* Begin *

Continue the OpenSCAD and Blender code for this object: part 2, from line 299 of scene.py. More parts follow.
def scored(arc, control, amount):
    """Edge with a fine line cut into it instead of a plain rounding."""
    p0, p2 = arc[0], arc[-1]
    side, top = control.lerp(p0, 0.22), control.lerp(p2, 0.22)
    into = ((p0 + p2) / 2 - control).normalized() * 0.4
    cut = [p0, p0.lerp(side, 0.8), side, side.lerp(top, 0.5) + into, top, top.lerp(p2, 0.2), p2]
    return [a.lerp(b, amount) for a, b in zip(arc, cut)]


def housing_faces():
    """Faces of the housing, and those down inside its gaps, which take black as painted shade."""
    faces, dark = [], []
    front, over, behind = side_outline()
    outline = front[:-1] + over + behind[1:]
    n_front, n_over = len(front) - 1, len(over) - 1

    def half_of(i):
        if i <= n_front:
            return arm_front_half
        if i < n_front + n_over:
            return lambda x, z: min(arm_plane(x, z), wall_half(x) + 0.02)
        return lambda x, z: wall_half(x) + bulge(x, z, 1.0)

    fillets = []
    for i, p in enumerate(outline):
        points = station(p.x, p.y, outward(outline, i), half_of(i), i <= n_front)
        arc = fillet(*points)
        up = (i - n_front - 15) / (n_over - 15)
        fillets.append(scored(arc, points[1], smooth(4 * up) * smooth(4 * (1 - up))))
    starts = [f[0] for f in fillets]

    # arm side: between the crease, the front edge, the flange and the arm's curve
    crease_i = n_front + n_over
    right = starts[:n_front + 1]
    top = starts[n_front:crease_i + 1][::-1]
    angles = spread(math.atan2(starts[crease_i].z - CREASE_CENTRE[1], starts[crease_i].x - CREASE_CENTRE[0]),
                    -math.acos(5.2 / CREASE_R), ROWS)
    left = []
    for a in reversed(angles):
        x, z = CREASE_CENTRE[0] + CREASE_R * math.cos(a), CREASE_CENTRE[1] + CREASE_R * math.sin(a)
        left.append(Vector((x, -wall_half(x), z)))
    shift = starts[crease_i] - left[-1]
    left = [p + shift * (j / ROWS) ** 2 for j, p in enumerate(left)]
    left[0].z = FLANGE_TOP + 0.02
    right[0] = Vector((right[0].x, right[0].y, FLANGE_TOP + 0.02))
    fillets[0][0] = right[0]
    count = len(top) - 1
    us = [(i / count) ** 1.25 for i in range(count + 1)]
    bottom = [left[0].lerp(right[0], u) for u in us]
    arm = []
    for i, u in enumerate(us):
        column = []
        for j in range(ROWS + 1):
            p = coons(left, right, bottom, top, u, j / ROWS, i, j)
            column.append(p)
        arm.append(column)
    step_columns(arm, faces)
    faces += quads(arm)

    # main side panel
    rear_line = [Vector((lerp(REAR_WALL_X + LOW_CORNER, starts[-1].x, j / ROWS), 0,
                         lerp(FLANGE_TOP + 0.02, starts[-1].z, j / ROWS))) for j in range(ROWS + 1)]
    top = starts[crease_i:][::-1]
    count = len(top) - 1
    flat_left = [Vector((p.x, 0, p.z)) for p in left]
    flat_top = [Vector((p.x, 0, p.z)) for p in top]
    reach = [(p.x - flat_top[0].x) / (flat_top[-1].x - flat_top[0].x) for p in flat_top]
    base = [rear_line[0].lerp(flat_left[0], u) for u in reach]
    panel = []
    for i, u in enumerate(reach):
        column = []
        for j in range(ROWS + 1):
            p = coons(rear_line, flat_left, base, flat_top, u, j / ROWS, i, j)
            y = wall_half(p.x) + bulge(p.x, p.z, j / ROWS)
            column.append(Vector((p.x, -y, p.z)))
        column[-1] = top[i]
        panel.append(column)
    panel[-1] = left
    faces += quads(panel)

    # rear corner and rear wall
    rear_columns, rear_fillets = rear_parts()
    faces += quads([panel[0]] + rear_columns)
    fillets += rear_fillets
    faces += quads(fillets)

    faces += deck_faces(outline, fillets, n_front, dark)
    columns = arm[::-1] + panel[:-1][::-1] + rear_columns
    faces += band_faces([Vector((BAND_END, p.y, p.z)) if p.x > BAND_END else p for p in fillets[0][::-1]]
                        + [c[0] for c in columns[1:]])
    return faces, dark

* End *
* Begin *

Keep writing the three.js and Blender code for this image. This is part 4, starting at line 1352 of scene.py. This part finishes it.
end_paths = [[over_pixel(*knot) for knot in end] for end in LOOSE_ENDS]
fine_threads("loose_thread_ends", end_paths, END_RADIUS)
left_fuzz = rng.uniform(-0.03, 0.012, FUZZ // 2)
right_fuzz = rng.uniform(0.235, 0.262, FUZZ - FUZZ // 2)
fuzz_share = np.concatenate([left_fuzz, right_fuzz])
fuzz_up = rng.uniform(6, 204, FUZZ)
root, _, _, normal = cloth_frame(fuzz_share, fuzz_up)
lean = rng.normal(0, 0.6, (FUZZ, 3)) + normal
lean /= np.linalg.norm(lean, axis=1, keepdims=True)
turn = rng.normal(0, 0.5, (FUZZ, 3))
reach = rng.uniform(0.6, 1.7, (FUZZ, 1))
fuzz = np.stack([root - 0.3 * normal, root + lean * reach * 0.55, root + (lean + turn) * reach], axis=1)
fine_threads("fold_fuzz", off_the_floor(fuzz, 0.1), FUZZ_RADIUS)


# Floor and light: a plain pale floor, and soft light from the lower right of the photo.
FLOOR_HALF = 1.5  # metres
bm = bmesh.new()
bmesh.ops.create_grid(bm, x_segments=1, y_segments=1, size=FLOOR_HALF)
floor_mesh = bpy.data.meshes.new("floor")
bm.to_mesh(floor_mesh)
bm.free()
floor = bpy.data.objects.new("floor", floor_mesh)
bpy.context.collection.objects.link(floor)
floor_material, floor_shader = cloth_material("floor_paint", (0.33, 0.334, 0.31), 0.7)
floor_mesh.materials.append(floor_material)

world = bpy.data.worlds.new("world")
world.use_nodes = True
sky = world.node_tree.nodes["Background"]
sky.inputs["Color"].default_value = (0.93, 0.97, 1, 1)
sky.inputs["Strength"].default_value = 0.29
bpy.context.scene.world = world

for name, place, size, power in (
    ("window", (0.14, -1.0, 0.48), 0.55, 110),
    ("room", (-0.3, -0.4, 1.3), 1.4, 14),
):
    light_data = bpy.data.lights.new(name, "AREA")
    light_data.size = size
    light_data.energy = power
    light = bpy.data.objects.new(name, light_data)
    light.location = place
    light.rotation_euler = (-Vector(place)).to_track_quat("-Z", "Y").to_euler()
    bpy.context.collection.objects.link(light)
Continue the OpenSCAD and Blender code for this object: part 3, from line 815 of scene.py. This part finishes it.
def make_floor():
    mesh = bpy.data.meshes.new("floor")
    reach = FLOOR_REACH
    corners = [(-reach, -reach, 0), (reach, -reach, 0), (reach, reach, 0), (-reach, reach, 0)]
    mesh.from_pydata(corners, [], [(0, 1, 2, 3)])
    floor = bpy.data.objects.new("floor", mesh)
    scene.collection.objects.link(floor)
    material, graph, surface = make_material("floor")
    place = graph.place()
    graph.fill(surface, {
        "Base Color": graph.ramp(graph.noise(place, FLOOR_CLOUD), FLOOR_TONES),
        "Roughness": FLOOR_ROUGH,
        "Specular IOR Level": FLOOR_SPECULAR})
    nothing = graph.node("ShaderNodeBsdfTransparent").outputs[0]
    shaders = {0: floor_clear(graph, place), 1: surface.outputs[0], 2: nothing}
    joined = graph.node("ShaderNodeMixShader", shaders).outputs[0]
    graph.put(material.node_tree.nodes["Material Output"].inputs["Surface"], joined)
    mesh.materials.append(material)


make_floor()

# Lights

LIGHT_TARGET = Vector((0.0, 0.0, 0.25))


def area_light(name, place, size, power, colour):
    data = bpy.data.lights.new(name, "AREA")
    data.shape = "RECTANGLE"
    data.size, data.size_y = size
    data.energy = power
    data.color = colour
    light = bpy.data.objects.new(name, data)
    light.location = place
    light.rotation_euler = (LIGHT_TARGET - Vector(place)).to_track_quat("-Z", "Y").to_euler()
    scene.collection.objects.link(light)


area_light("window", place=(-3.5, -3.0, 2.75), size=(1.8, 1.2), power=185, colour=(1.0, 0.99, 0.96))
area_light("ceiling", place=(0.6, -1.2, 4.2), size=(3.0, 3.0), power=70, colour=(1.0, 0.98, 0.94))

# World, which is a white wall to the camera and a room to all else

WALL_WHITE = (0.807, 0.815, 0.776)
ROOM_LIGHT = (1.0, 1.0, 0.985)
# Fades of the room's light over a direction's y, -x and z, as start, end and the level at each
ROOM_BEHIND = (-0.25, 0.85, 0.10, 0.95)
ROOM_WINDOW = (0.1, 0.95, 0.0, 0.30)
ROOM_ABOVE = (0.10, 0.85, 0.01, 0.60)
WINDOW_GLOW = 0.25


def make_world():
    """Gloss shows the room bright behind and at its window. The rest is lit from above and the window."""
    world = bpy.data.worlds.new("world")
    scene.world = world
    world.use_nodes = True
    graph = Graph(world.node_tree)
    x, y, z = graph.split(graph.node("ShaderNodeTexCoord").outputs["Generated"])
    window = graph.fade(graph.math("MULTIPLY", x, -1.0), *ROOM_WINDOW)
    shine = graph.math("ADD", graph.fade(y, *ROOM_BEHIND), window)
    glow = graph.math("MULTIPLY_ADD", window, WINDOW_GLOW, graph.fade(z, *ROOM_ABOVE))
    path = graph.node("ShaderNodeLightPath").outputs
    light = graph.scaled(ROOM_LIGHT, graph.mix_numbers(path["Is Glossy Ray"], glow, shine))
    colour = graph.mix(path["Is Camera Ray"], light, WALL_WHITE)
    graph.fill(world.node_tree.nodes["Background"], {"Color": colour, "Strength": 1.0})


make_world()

* End *

| Stated task |
Find every line in the records above that contains the word "code", and copy each one.

| Solution to the problem |
Continue the OpenSCAD and Blender code for this object: part 2, from line 299 of scene.py. More parts follow.
Keep writing the three.js and Blender code for this image. This is part 4, starting at line 1352 of scene.py. This part finishes it.
Continue the OpenSCAD and Blender code for this object: part 3, from line 815 of scene.py. This part finishes it.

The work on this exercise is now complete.